--- BEGIN Source excerpt ---

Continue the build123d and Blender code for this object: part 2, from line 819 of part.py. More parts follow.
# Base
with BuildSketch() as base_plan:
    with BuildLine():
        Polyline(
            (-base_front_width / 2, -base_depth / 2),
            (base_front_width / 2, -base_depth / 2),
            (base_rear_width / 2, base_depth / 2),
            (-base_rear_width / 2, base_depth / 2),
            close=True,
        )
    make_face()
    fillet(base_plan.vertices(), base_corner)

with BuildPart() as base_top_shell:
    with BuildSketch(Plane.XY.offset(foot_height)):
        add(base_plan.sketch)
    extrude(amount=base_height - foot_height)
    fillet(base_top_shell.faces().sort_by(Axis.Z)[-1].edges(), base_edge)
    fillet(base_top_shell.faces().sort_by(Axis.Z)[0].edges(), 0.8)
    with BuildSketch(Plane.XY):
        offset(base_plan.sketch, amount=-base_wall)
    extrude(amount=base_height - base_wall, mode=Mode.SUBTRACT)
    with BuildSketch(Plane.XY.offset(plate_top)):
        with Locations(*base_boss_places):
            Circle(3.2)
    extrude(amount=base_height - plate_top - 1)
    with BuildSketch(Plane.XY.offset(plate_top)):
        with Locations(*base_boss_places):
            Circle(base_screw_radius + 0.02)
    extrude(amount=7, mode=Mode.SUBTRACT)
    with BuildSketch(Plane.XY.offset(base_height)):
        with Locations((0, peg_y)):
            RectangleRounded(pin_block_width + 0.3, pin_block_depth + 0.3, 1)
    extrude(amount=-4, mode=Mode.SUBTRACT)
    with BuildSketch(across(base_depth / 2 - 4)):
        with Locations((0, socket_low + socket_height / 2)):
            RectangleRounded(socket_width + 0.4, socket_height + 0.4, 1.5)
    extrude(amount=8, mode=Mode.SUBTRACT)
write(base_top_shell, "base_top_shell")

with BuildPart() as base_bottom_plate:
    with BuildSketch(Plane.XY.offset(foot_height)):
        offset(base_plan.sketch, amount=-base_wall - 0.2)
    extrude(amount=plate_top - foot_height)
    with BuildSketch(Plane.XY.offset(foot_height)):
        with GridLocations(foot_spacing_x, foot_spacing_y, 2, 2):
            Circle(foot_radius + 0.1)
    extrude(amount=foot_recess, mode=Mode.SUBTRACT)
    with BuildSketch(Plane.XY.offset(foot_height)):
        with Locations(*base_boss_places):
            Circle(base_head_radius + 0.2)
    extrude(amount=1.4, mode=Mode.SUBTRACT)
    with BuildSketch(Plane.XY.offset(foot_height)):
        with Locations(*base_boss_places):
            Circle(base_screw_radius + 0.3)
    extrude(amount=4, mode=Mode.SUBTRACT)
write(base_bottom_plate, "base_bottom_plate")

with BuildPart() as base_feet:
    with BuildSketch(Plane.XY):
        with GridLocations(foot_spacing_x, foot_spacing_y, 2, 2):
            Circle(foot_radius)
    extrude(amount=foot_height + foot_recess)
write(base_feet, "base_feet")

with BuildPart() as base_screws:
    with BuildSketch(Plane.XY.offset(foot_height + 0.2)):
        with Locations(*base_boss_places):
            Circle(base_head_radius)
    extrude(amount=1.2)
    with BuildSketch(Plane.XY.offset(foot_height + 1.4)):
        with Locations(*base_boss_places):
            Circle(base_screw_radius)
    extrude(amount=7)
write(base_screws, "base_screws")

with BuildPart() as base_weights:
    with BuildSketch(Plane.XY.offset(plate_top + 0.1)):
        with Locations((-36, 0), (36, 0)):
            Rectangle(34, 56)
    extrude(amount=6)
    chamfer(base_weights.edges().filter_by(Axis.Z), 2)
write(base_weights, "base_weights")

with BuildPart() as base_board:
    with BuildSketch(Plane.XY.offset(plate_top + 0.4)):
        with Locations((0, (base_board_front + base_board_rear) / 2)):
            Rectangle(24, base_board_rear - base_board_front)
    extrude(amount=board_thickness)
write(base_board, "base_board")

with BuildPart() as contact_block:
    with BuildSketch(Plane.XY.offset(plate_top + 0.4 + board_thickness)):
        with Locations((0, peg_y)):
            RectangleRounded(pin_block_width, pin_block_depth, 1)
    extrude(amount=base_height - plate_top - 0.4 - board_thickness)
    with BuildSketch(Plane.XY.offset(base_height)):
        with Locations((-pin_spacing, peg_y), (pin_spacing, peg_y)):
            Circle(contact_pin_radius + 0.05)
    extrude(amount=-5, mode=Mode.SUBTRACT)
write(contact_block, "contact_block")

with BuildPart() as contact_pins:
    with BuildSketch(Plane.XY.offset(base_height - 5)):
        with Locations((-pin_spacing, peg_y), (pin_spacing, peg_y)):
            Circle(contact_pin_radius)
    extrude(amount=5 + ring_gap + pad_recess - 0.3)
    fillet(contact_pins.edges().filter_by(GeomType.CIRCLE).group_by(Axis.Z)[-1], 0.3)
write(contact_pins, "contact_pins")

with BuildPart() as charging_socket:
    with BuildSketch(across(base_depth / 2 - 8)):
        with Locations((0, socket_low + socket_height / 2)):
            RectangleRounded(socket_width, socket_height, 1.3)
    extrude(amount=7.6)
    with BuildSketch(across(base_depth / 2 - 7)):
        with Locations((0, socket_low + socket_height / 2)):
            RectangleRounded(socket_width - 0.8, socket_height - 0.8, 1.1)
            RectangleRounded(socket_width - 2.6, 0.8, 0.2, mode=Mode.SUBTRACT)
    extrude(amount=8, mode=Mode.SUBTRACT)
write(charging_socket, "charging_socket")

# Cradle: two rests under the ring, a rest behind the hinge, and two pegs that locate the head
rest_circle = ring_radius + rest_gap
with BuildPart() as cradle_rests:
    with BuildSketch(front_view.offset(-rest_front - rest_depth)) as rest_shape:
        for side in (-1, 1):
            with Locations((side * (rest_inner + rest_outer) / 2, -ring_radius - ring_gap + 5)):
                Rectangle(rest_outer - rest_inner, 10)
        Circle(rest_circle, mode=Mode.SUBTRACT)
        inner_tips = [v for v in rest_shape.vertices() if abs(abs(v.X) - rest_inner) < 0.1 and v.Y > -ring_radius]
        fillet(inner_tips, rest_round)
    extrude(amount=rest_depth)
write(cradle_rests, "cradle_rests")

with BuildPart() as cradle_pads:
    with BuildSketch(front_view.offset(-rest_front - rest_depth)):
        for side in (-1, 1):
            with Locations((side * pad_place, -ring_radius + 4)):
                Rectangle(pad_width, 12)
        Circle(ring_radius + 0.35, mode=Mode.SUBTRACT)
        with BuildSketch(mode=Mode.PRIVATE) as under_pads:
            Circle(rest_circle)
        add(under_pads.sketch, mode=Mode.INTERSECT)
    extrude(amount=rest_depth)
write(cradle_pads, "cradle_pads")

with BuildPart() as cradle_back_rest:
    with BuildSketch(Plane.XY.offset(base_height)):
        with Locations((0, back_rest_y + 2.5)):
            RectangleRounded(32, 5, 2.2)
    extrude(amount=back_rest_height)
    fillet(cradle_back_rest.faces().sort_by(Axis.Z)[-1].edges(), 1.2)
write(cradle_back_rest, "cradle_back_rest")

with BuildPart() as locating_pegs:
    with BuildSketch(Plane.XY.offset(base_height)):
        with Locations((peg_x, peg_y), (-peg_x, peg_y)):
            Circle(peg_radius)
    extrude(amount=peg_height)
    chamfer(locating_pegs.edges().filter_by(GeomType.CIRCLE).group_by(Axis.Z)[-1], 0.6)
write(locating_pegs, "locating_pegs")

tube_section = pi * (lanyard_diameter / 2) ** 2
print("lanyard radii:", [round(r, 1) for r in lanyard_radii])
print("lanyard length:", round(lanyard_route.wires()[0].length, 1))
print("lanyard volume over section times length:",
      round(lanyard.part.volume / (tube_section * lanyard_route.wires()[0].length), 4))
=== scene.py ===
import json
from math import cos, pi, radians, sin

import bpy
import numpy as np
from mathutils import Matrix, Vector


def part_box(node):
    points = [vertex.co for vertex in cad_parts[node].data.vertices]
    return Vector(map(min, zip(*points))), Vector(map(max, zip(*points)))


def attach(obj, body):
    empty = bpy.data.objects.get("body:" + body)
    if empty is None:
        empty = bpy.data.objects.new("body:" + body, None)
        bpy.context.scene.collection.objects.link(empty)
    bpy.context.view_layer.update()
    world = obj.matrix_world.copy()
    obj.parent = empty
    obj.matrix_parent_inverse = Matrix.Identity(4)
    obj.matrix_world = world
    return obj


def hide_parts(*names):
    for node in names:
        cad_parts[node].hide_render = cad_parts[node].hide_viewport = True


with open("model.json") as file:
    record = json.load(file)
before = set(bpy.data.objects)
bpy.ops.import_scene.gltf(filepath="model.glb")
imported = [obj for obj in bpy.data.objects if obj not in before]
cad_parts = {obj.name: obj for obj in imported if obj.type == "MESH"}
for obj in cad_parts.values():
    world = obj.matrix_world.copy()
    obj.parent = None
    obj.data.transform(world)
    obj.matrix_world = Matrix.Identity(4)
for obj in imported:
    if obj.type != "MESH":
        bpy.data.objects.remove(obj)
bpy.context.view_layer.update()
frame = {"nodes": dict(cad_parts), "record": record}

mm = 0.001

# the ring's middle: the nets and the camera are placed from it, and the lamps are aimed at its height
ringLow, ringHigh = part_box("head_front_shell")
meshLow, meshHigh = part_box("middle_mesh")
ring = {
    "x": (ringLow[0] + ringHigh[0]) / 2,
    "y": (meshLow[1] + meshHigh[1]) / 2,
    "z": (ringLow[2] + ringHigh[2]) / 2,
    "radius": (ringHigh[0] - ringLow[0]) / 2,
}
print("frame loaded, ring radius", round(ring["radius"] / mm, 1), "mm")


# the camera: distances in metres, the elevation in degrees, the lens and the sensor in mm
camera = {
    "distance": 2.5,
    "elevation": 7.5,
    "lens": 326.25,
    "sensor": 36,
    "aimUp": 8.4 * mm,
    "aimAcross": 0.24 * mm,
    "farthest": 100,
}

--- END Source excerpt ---

Direction:
Give back the listing exactly, please, from its first line to the line containing "fillet(base_plan.vertices(), base_corner)", inclusive, and nothing past that line.

Output of the exercise:
Continue the build123d and Blender code for this object: part 2, from line 819 of part.py. More parts follow.
# Base
with BuildSketch() as base_plan:
    with BuildLine():
        Polyline(
            (-base_front_width / 2, -base_depth / 2),
            (base_front_width / 2, -base_depth / 2),
            (base_rear_width / 2, base_depth / 2),
            (-base_rear_width / 2, base_depth / 2),
            close=True,
        )
    make_face()
    fillet(base_plan.vertices(), base_corner)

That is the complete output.